Phase 2 will have what Antoine calls a “higher standard for mixed-use,” with retail space and some market-rate housing. “Those aspects of a highly functioning and sustainable neighborhood come into pay as well,” he says.

Transitions

For the residents of Tree Lane, the transition out of homelessness has posed challenges. Since the building opened last summer, Madison police have responded to calls related to weapons possession, drug-related activity, domestic disputes, and overdoses. In February, the Madison Common Council approved $275,250 for extra support programming throughout the rest of 2019 and will be seeking proposals from organizations offering support services beyond this year.
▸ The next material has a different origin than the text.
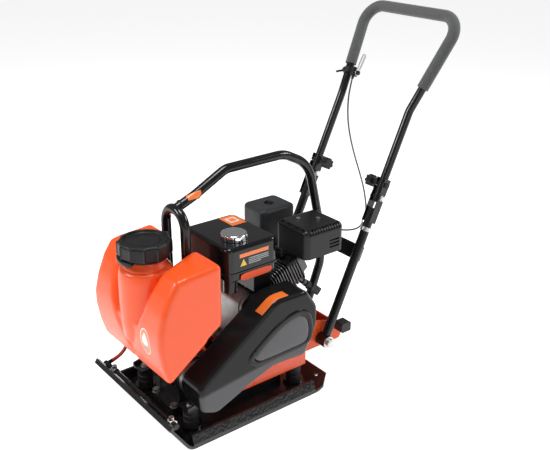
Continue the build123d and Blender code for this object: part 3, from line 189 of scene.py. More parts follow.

“Our role here in serving families is to try to be as holistic with case management as possible, with the underlying goal of supporting families to keep their housing as long as that is their own goal,” says Georgie Nazos, a housing specialist with the Road Home Dane County, which will be providing interim support services at Tree Lane until a longer-term provider is secured. She identifies racism, a lack of affordable housing in the community overall, and barriers to transportation as just a few of the challenges that the residents are facing. Homelessness continues to be one of Madison’s most pressing issues, with over 3500 people experiencing homelessness annually.

Goldberg sees these issues as an inevitable part of the path to providing this vulnerable population with long-term stable housing.

“We’re looking to create a home,” Goldberg says. “This isn’t transitional housing; it isn’t a shelter; it isn’t a program the way you sometimes think of group homes. This is an apartment building. It is their home.”